■ YOUR GOAL
Your task is to give the number of lines in the listing that include "handed", and nothing else.

[A run of records]
************
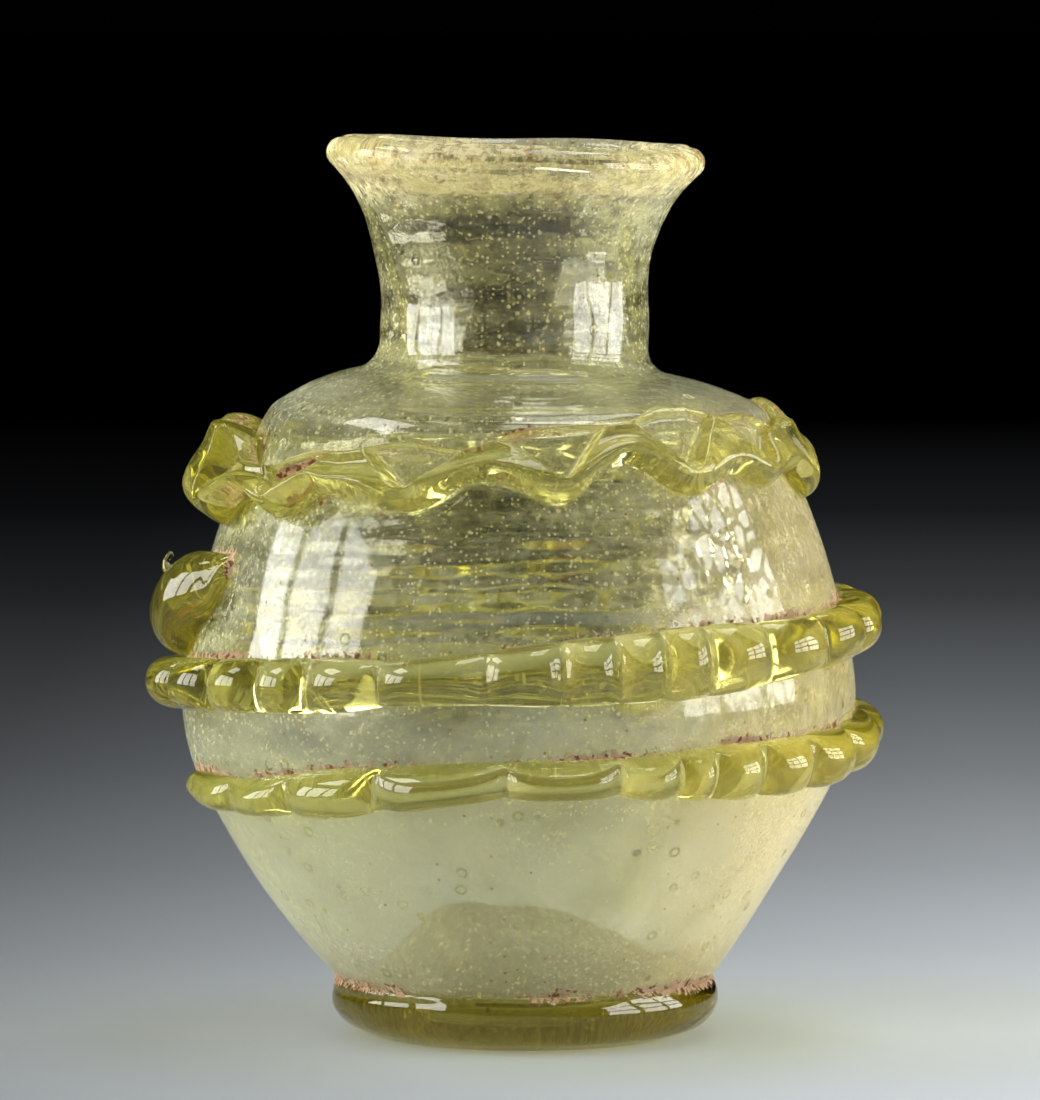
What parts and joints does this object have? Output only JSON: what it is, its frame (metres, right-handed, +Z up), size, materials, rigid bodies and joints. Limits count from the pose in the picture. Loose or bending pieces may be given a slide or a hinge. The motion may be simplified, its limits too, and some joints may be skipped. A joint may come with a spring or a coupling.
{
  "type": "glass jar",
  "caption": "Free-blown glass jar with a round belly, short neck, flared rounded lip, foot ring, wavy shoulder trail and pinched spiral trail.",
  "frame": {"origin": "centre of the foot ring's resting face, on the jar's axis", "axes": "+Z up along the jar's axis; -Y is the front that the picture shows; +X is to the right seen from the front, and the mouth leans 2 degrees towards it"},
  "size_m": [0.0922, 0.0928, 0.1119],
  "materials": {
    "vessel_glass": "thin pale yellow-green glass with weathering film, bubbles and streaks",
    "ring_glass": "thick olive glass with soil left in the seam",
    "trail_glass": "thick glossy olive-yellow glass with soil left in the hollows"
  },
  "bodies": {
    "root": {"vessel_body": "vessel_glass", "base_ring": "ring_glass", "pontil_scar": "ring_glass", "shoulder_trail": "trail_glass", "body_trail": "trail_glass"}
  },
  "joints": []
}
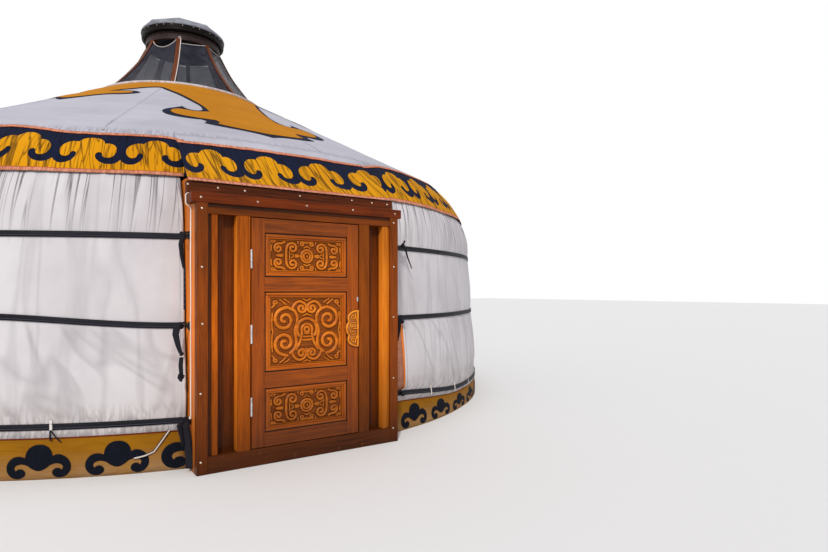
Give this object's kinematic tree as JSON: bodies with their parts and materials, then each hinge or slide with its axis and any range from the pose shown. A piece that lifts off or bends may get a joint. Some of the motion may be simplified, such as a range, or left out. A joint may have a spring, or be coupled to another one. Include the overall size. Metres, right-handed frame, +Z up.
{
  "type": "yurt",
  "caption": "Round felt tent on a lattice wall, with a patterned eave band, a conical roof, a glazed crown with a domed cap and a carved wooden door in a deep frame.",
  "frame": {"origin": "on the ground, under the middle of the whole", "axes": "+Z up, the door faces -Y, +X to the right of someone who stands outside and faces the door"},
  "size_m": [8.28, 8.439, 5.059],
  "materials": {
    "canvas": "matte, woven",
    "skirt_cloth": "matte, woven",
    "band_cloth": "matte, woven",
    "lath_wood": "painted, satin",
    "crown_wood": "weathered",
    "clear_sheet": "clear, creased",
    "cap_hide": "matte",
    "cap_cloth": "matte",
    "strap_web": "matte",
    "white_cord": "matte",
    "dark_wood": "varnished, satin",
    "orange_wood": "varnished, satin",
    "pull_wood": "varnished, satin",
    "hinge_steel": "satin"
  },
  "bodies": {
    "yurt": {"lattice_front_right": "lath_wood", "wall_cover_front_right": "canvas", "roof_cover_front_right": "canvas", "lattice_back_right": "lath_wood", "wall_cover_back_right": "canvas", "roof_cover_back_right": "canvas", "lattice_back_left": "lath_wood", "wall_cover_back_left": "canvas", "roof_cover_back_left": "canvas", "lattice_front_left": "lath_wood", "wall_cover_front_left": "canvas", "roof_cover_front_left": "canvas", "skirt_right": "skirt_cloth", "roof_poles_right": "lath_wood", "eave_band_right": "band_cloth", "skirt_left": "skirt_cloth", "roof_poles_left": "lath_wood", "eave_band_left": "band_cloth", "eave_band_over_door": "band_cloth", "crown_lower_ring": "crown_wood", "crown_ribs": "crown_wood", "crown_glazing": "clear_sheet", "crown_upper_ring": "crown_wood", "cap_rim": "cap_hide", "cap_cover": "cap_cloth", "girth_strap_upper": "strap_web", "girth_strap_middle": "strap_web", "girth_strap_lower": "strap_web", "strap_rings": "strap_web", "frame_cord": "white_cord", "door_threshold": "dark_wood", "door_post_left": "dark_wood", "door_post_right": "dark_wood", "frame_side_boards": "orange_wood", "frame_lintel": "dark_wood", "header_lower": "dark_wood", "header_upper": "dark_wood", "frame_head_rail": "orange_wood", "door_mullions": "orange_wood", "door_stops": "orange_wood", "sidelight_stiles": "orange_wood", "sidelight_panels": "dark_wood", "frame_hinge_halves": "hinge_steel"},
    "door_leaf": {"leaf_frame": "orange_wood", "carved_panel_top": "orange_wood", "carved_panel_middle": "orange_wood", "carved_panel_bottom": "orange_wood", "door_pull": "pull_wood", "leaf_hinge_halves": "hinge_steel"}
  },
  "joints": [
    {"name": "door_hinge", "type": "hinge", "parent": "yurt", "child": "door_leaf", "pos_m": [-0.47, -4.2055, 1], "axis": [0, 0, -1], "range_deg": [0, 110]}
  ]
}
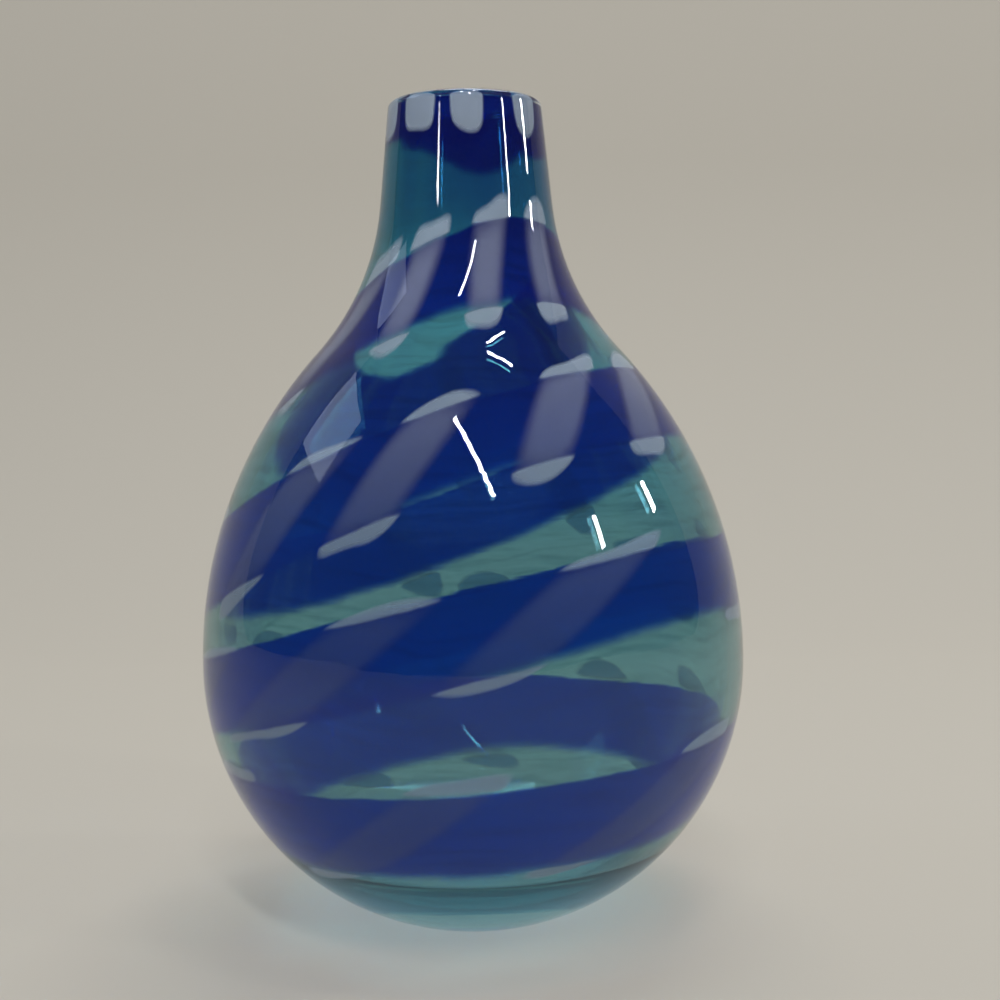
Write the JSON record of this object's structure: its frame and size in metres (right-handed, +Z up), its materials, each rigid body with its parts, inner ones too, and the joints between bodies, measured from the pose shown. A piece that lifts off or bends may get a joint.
************
■ SOLUTION
3